┌────────

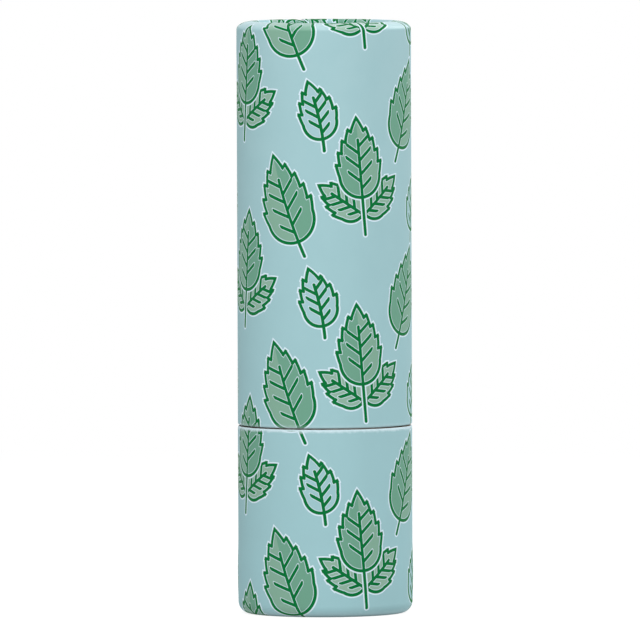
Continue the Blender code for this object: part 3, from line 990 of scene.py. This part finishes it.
line_width = 0.39 * MM
pale_width = 0.17 * MM
ink_softness = 0.03 * MM
repeat_across = tau * outer_radius / 4
repeat_up = 22.0 * MM
fill_slip_across = 0.25 * MM
fill_slip_up = -0.15 * MM
TOOTH_DEPTH_SHARE = 0.3
RIB_SHARE = 0.76
VEIN_SLOPE = radians(40)
VEIN_PITCH_SHARE = 0.18
VEIN_STAGGER_SHARE = 0.25
VEIN_MIDDLE_SHARE = 0.4
VEIN_SPREAD_SHARE = 0.3
VEIN_REACH_SHARE = 0.55
VEIN_TAPER = 1.5
INNER_PALE_SHARE = 0.35
SHADE_SHARE = 0.45
leaf_inputs = {
    "Print": None,
    "Place across": 0.0,
    "Place up": 0.0,
    "Tilt": 0.0,
    "Twin": 0.0,
    "Base up": 0.0,
    "Spread": 0.0,
    "Length": 10.4 * MM,
    "Width": 6.2 * MM,
    "Stem": 2.3 * MM,
    "Bow": 0.35 * MM,
    "Teeth": 5.0,
    "Filled": 1.0,
    "Light": 0.0,
}


def leaf_group():
    """One leaf of the print and its repeats: where its ink, pale edge, fill, shade and body lie."""
    tree, given = open_group("printed_leaf", leaf_inputs)
    across, up, _ = split(given["Print"])
    across = across - given["Place across"]
    column = math("ROUND", across / repeat_across)
    odd = math("FLOORED_MODULO", column, 2.0)
    across = (across - column * repeat_across) * (1 - odd * 2)
    up = up - given["Place up"] + odd * (repeat_up / 2)
    up = up - math("ROUND", up / repeat_up) * repeat_up

    def turned_by(angle, first, second):
        """A place turned about the middle of its leaf or sprig."""
        sine, cosine = math("SINE", angle), math("COSINE", angle)
        return first * cosine - second * sine, first * sine + second * cosine

    first, second = turned_by(given["Tilt"], across, up)
    first = first + given["Twin"] * (abs(first) - first)
    first, second = turned_by(given["Spread"], first, second - given["Base up"])

    length, half_width, teeth = given["Length"], given["Width"] / 2, given["Teeth"]
    point = length - half_width
    set_in = (point * point / half_width - half_width) / 2
    side_radius = set_in + half_width
    point_angle = math("ARCTAN2", point, set_in)
    tooth_pitch = side_radius * point_angle / teeth
    last_step = teeth - 1.0
    tooth_depth = tooth_pitch * TOOTH_DEPTH_SHARE

    def outside(across_by, up_by):
        """How far a point lies outside a blade that is round at its base and comes to a toothed point."""
        along = second + up_by - half_width
        share = along / point
        off_rib = first + across_by - given["Bow"] * (1 - share * share)
        side = abs(off_rib)
        shift = set_in * math("GREATER_THAN", along, 0.0)
        gap = math("SQRT", (side + shift) * (side + shift) + along * along) - shift - half_width
        reached = math("ARCTAN2", along, side + set_in) / point_angle * teeth
        passed = math("MAXIMUM", math("MINIMUM", math("FLOOR", reached), last_step), 0.0)
        rising = math("MAXIMUM", reached, 0.0) - passed - 0.5
        nearest = math("MAXIMUM", math("ROUND", reached), 1.0)
        off_step = abs(reached - math("MINIMUM", nearest, last_step)) * tooth_pitch
        step = math("MAXIMUM", off_step, abs(gap) - tooth_depth / 2)
        return gap - rising * tooth_depth, step, off_rib, side

    def from_line(beside, beyond):
        """The distance from a line that ends round."""
        past = math("MAXIMUM", beyond, 0.0)
        return math("SQRT", beside * beside + past * past)

    margin, step, off_rib, side = outside(0.0, 0.0)
    rib = from_line(side, math("MAXIMUM", second - length * RIB_SHARE, 0 - second - given["Stem"]))
    vein_pitch = length * VEIN_PITCH_SHARE
    stagger = math("SIGN", off_rib) * VEIN_STAGGER_SHARE
    climb = (second - side * tan(VEIN_SLOPE)) / vein_pitch + stagger
    vein_number = math("ROUND", climb)
    vein_share = (vein_number - stagger) * VEIN_PITCH_SHARE - VEIN_MIDDLE_SHARE
    vein_reach = half_width * (VEIN_REACH_SHARE - vein_share * vein_share * VEIN_TAPER)
    is_vein = math("LESS_THAN", abs(vein_share), VEIN_SPREAD_SHARE)
    vein_end = side - vein_reach + (1 - is_vein) * length
    vein = from_line((climb - vein_number) * vein_pitch * cos(VEIN_SLOPE), vein_end)
    drawn = math("MINIMUM", math("MINIMUM", abs(margin), step), math("MINIMUM", rib, vein)) - line_width / 2

    def within(gap):
        """1 on one side of a line where gap is 0 and 0 on the other, with the ink's soft edge."""
        return 1 - between(gap, -ink_softness, ink_softness)

    body = within(margin)
    pale = pale_width * (1 - body * (1 - INNER_PALE_SHARE))
    shade = between(off_rib, -ink_softness, ink_softness) * SHADE_SHARE
    results = {
        "Ink": within(drawn),
        "Pale edge": within(drawn - pale),
        "Fill": within(outside(fill_slip_across, fill_slip_up)[0]) * given["Filled"],
        "Shade": math("MAXIMUM", given["Light"], shade),
        "Body": body,
    }
    return close_group(tree, results)


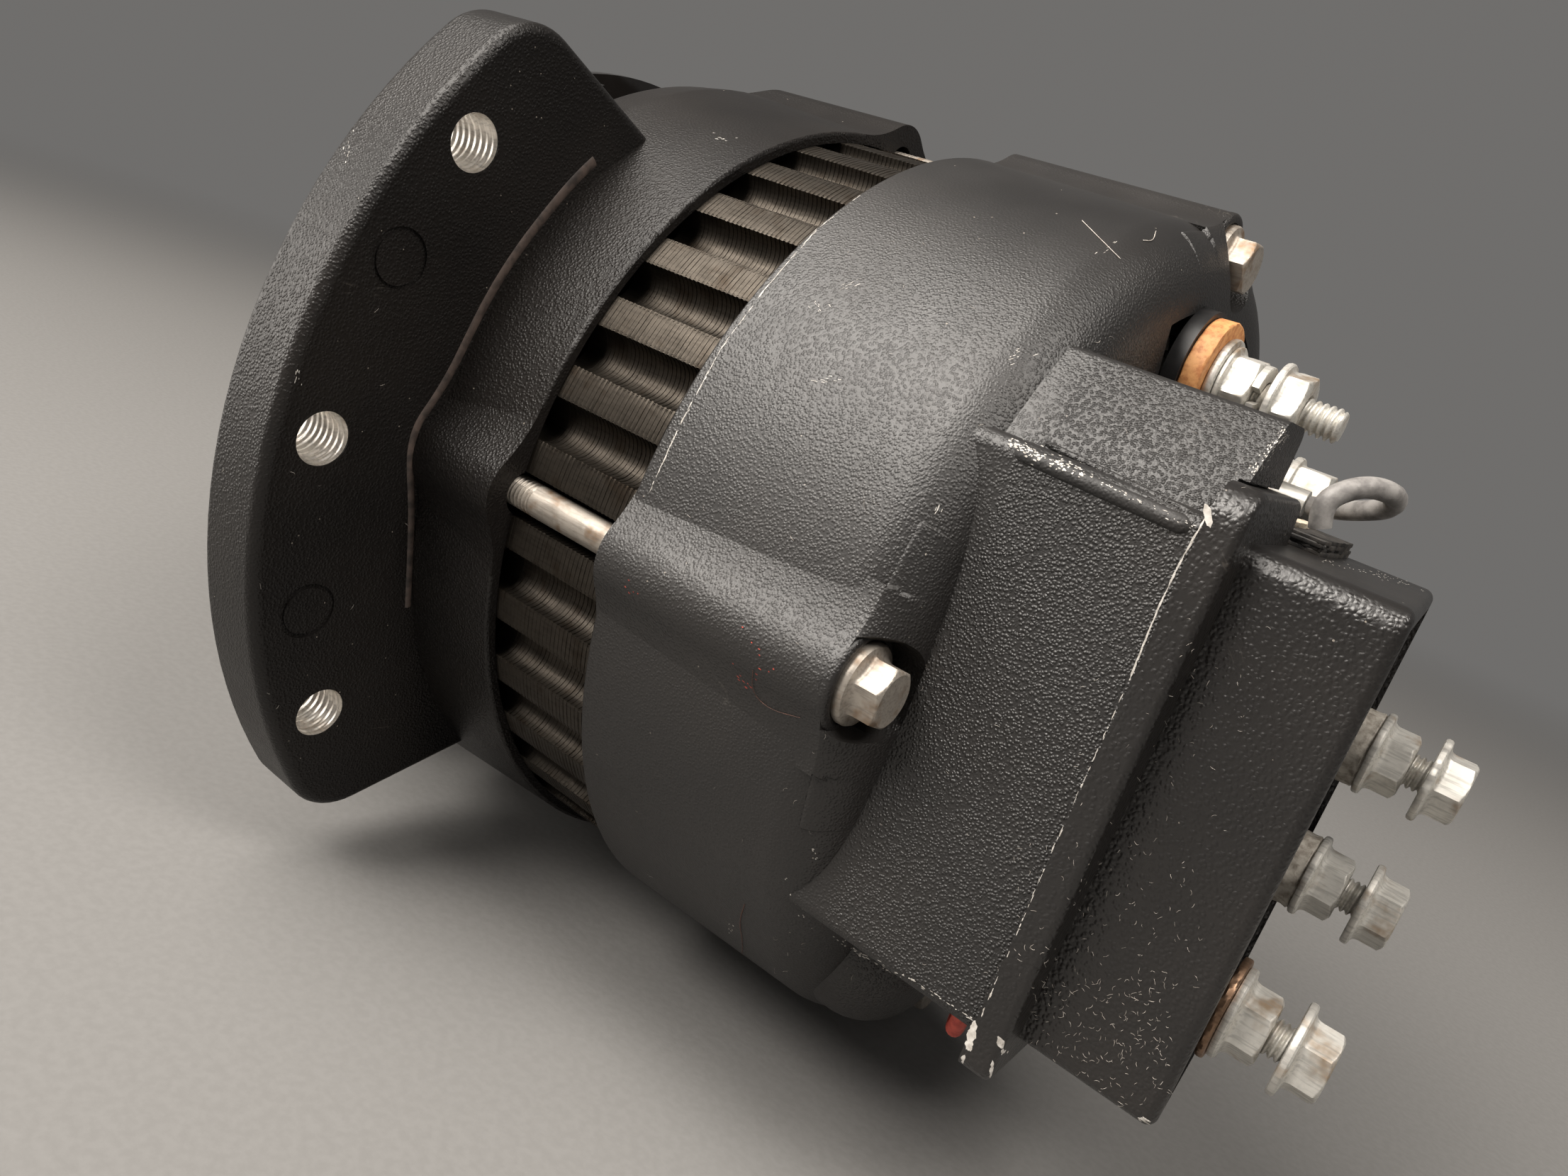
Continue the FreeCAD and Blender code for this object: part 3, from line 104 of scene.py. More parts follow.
# %% Node graph helper
class Graph:
    """Adds nodes to a node tree and joins them as they are made."""

    def __init__(self, tree):
        self.tree = tree

    def add(self, kind, sockets=None, **settings):
        """A new node of that kind, with its settings, and its sockets filled or linked."""
        made = self.tree.nodes.new(kind)
        for name, value in settings.items():
            setattr(made, name, value)
        for name, value in (sockets or {}).items():
            self.fill(made.inputs[name], value)
        return made

    def fill(self, socket, value):
        """Sets a socket to a number or colour, or links it to another socket."""
        if isinstance(value, bpy.types.NodeSocket):
            self.tree.links.new(value, socket)
        else:
            socket.default_value = value

    def math(self, operation, first, second=0.0, third=0.0):
        """The result of a Math node."""
        made = self.add("ShaderNodeMath", operation=operation)
        for socket, value in zip(made.inputs, (first, second, third)):
            self.fill(socket, value)
        return made.outputs[0]

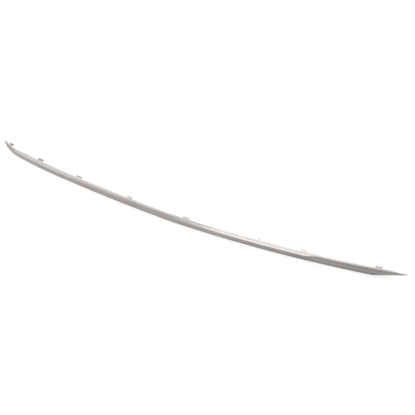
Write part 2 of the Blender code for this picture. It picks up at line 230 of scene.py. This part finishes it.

└────────

**Objective**. Restate the whole of the material exactly.

**Exercise response**.
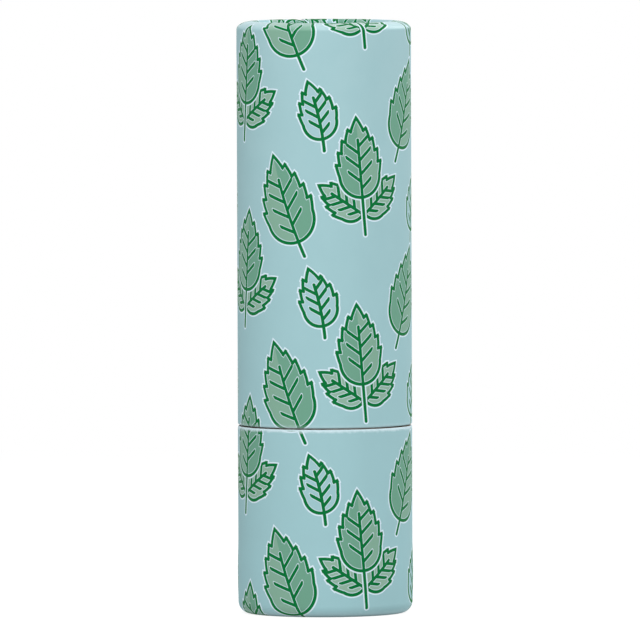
Continue the Blender code for this object: part 3, from line 990 of scene.py. This part finishes it.
line_width = 0.39 * MM
pale_width = 0.17 * MM
ink_softness = 0.03 * MM
repeat_across = tau * outer_radius / 4
repeat_up = 22.0 * MM
fill_slip_across = 0.25 * MM
fill_slip_up = -0.15 * MM
TOOTH_DEPTH_SHARE = 0.3
RIB_SHARE = 0.76
VEIN_SLOPE = radians(40)
VEIN_PITCH_SHARE = 0.18
VEIN_STAGGER_SHARE = 0.25
VEIN_MIDDLE_SHARE = 0.4
VEIN_SPREAD_SHARE = 0.3
VEIN_REACH_SHARE = 0.55
VEIN_TAPER = 1.5
INNER_PALE_SHARE = 0.35
SHADE_SHARE = 0.45
leaf_inputs = {
    "Print": None,
    "Place across": 0.0,
    "Place up": 0.0,
    "Tilt": 0.0,
    "Twin": 0.0,
    "Base up": 0.0,
    "Spread": 0.0,
    "Length": 10.4 * MM,
    "Width": 6.2 * MM,
    "Stem": 2.3 * MM,
    "Bow": 0.35 * MM,
    "Teeth": 5.0,
    "Filled": 1.0,
    "Light": 0.0,
}


def leaf_group():
    """One leaf of the print and its repeats: where its ink, pale edge, fill, shade and body lie."""
    tree, given = open_group("printed_leaf", leaf_inputs)
    across, up, _ = split(given["Print"])
    across = across - given["Place across"]
    column = math("ROUND", across / repeat_across)
    odd = math("FLOORED_MODULO", column, 2.0)
    across = (across - column * repeat_across) * (1 - odd * 2)
    up = up - given["Place up"] + odd * (repeat_up / 2)
    up = up - math("ROUND", up / repeat_up) * repeat_up

    def turned_by(angle, first, second):
        """A place turned about the middle of its leaf or sprig."""
        sine, cosine = math("SINE", angle), math("COSINE", angle)
        return first * cosine - second * sine, first * sine + second * cosine

    first, second = turned_by(given["Tilt"], across, up)
    first = first + given["Twin"] * (abs(first) - first)
    first, second = turned_by(given["Spread"], first, second - given["Base up"])

    length, half_width, teeth = given["Length"], given["Width"] / 2, given["Teeth"]
    point = length - half_width
    set_in = (point * point / half_width - half_width) / 2
    side_radius = set_in + half_width
    point_angle = math("ARCTAN2", point, set_in)
    tooth_pitch = side_radius * point_angle / teeth
    last_step = teeth - 1.0
    tooth_depth = tooth_pitch * TOOTH_DEPTH_SHARE

    def outside(across_by, up_by):
        """How far a point lies outside a blade that is round at its base and comes to a toothed point."""
        along = second + up_by - half_width
        share = along / point
        off_rib = first + across_by - given["Bow"] * (1 - share * share)
        side = abs(off_rib)
        shift = set_in * math("GREATER_THAN", along, 0.0)
        gap = math("SQRT", (side + shift) * (side + shift) + along * along) - shift - half_width
        reached = math("ARCTAN2", along, side + set_in) / point_angle * teeth
        passed = math("MAXIMUM", math("MINIMUM", math("FLOOR", reached), last_step), 0.0)
        rising = math("MAXIMUM", reached, 0.0) - passed - 0.5
        nearest = math("MAXIMUM", math("ROUND", reached), 1.0)
        off_step = abs(reached - math("MINIMUM", nearest, last_step)) * tooth_pitch
        step = math("MAXIMUM", off_step, abs(gap) - tooth_depth / 2)
        return gap - rising * tooth_depth, step, off_rib, side

    def from_line(beside, beyond):
        """The distance from a line that ends round."""
        past = math("MAXIMUM", beyond, 0.0)
        return math("SQRT", beside * beside + past * past)

    margin, step, off_rib, side = outside(0.0, 0.0)
    rib = from_line(side, math("MAXIMUM", second - length * RIB_SHARE, 0 - second - given["Stem"]))
    vein_pitch = length * VEIN_PITCH_SHARE
    stagger = math("SIGN", off_rib) * VEIN_STAGGER_SHARE
    climb = (second - side * tan(VEIN_SLOPE)) / vein_pitch + stagger
    vein_number = math("ROUND", climb)
    vein_share = (vein_number - stagger) * VEIN_PITCH_SHARE - VEIN_MIDDLE_SHARE
    vein_reach = half_width * (VEIN_REACH_SHARE - vein_share * vein_share * VEIN_TAPER)
    is_vein = math("LESS_THAN", abs(vein_share), VEIN_SPREAD_SHARE)
    vein_end = side - vein_reach + (1 - is_vein) * length
    vein = from_line((climb - vein_number) * vein_pitch * cos(VEIN_SLOPE), vein_end)
    drawn = math("MINIMUM", math("MINIMUM", abs(margin), step), math("MINIMUM", rib, vein)) - line_width / 2

    def within(gap):
        """1 on one side of a line where gap is 0 and 0 on the other, with the ink's soft edge."""
        return 1 - between(gap, -ink_softness, ink_softness)

    body = within(margin)
    pale = pale_width * (1 - body * (1 - INNER_PALE_SHARE))
    shade = between(off_rib, -ink_softness, ink_softness) * SHADE_SHARE
    results = {
        "Ink": within(drawn),
        "Pale edge": within(drawn - pale),
        "Fill": within(outside(fill_slip_across, fill_slip_up)[0]) * given["Filled"],
        "Shade": math("MAXIMUM", given["Light"], shade),
        "Body": body,
    }
    return close_group(tree, results)


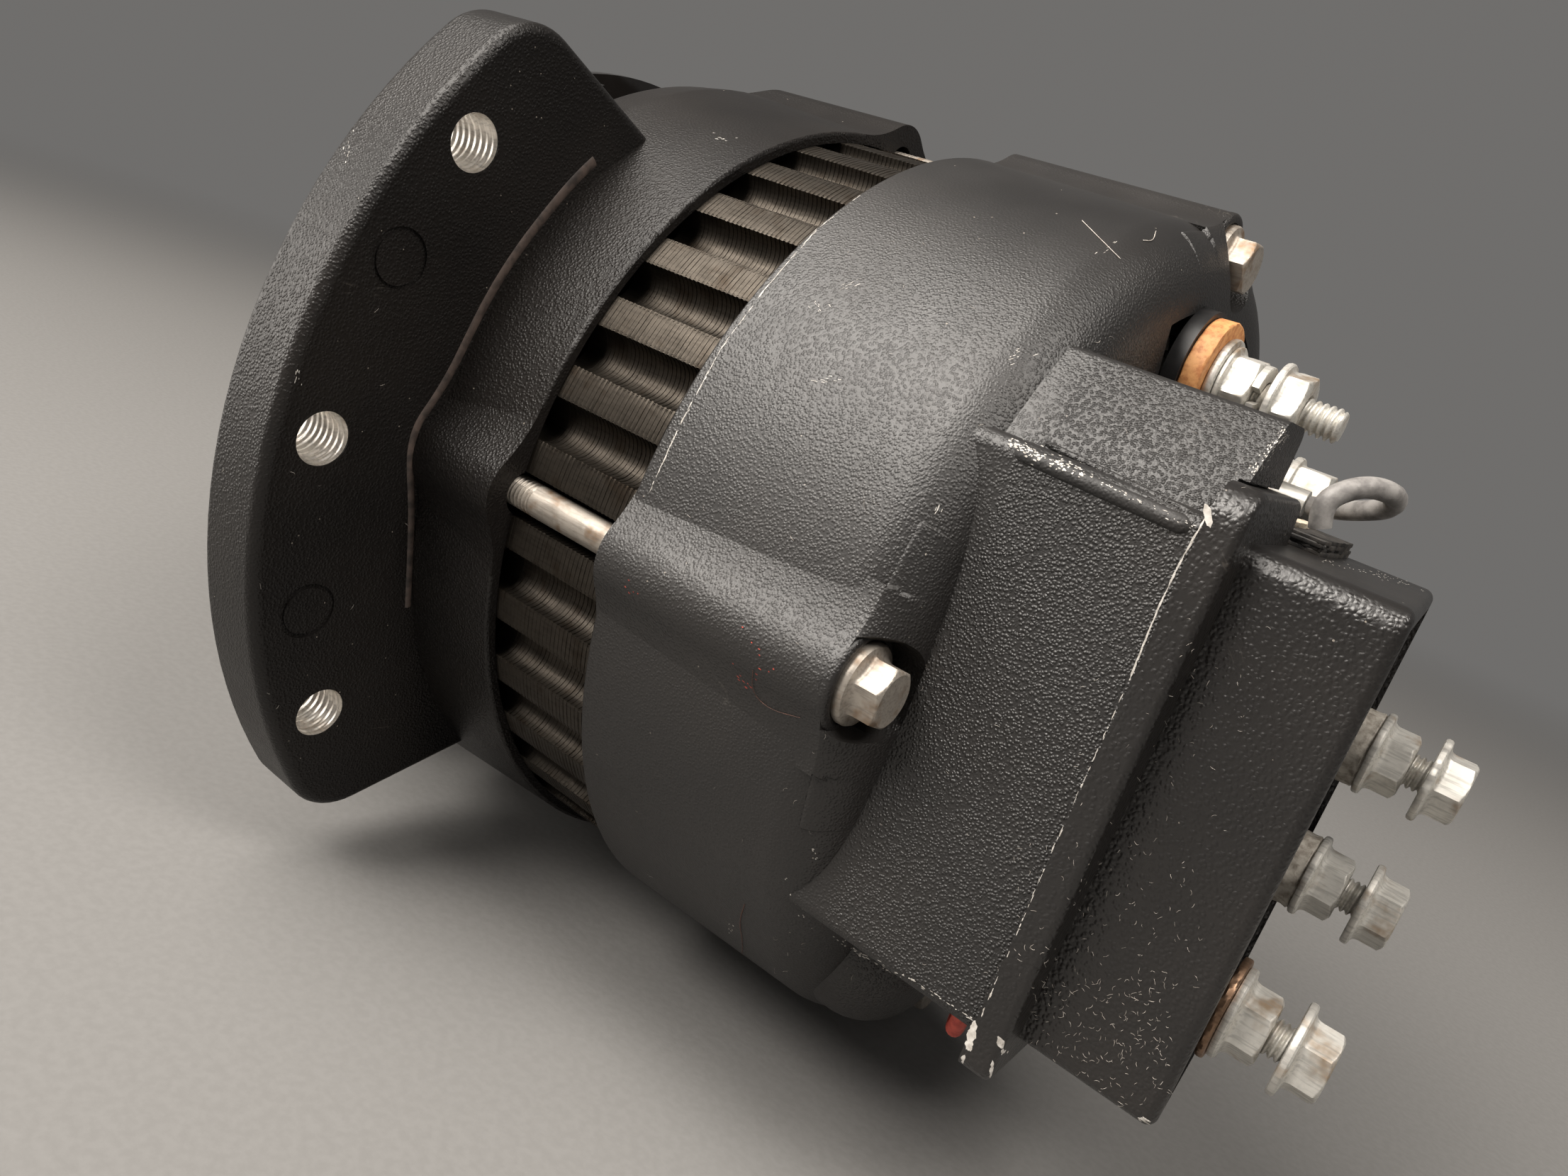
Continue the FreeCAD and Blender code for this object: part 3, from line 104 of scene.py. More parts follow.
# %% Node graph helper
class Graph:
    """Adds nodes to a node tree and joins them as they are made."""

    def __init__(self, tree):
        self.tree = tree

    def add(self, kind, sockets=None, **settings):
        """A new node of that kind, with its settings, and its sockets filled or linked."""
        made = self.tree.nodes.new(kind)
        for name, value in settings.items():
            setattr(made, name, value)
        for name, value in (sockets or {}).items():
            self.fill(made.inputs[name], value)
        return made

    def fill(self, socket, value):
        """Sets a socket to a number or colour, or links it to another socket."""
        if isinstance(value, bpy.types.NodeSocket):
            self.tree.links.new(value, socket)
        else:
            socket.default_value = value

    def math(self, operation, first, second=0.0, third=0.0):
        """The result of a Math node."""
        made = self.add("ShaderNodeMath", operation=operation)
        for socket, value in zip(made.inputs, (first, second, third)):
            self.fill(socket, value)
        return made.outputs[0]

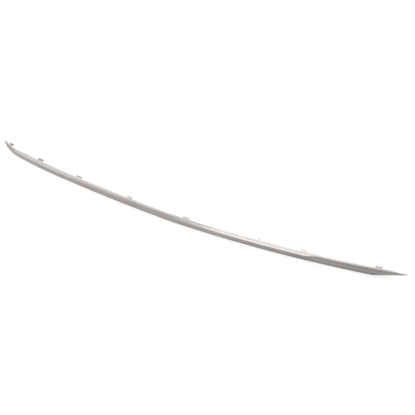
Write part 2 of the Blender code for this picture. It picks up at line 230 of scene.py. This part finishes it.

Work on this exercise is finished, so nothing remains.